Sharing the concern and apprehensions of the educated youth, Capt Amarinder said that he was saddened about highly educated youths with M Phil, PhD and engineering degrees in the state applying for small and menial government jobs. “I can understand the trauma of a highly qualified youth who is jobless,” he said, adding that ‘my first and foremost priority will be to provide respectable jobs to all those who are qualified, deserving and in need of these.’
Accompanied by the local MLA Sukhjinder Singh Randhawa, in whose assembly constituency Dera Baba Nanak this historic town falls, Capt Amarinder did not deliver any speech today. Instead he told the youth who had gathered there that he wanted to listen to them and know about their expectations and aspirations. About the false cases registered against Congress workers, the former Chief Minister said that not only will be the cases cancelled on the first day of taking over the government, but all those responsible for registration of the false cases including both the policemen as well as the politicians on whose behest these were registered will be put behind bars and will have to face the law.

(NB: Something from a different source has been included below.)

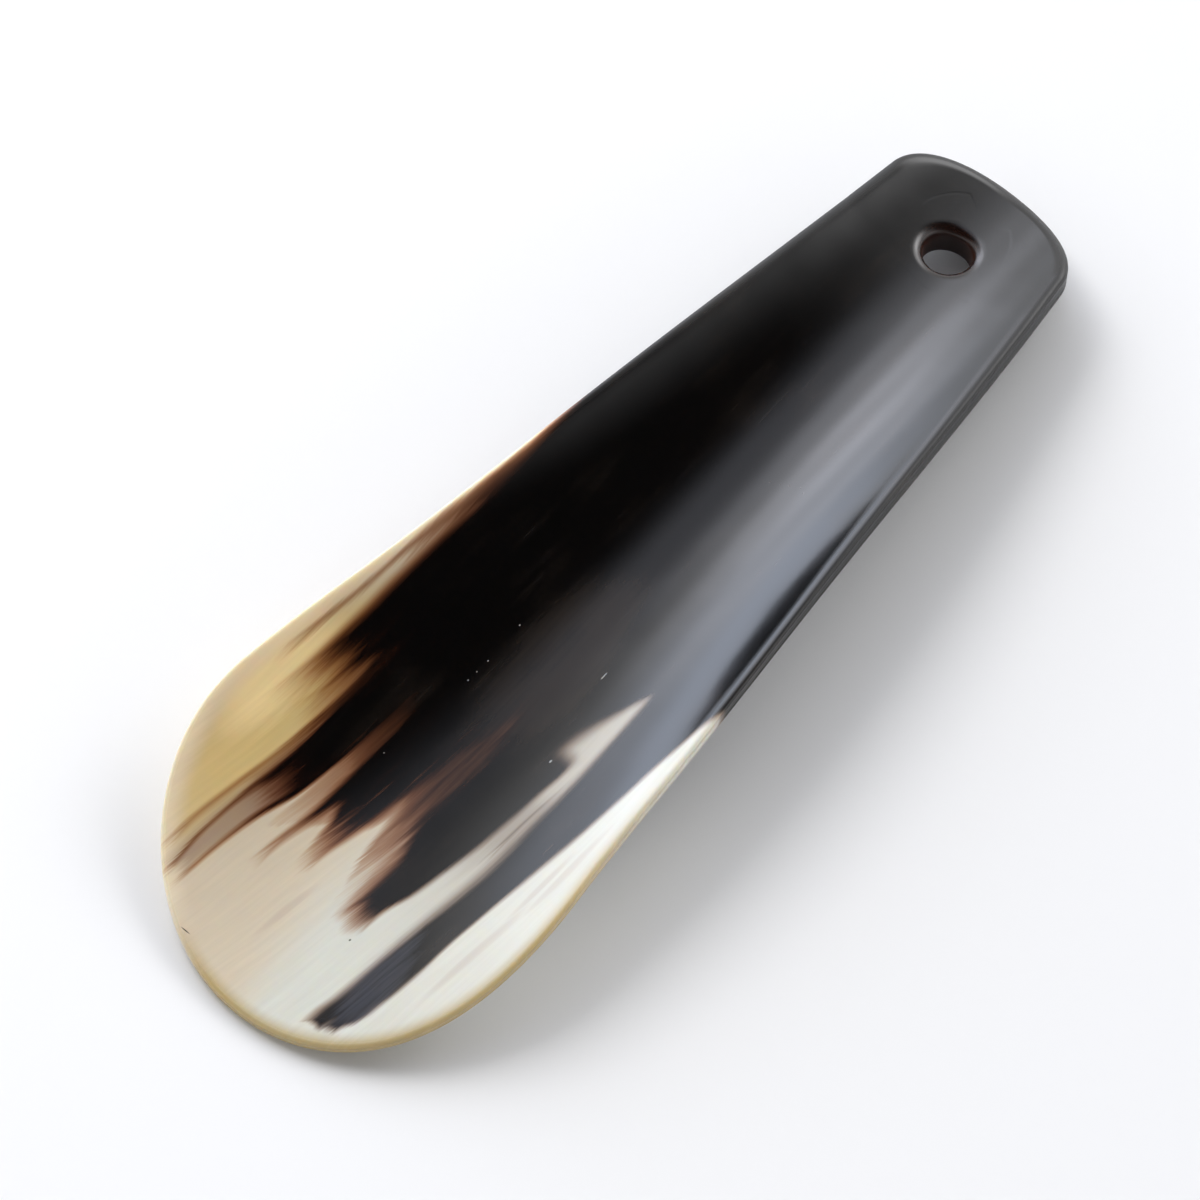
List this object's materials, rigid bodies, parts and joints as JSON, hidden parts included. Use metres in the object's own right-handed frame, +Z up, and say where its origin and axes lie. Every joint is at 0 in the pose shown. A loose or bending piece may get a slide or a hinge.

Lashing out at the ruling alliance and holding them responsible for the flight of industry from Punjab to other states like Gujarat, Jharkhand and Chhattisgarh, Capt Amarinder said that they had not taken a single measure that would encourage and motivate the industry to come to Punjab or at least ensure that the local industry stayed back. Giving example, he said, the state government buys power at the rate of about Rs 2.5 from the national power grid, while it provides the same power at an exorbitant rate of about Rs 6.5 per unit. “How can industry survive and sustain at such rate,” he asked.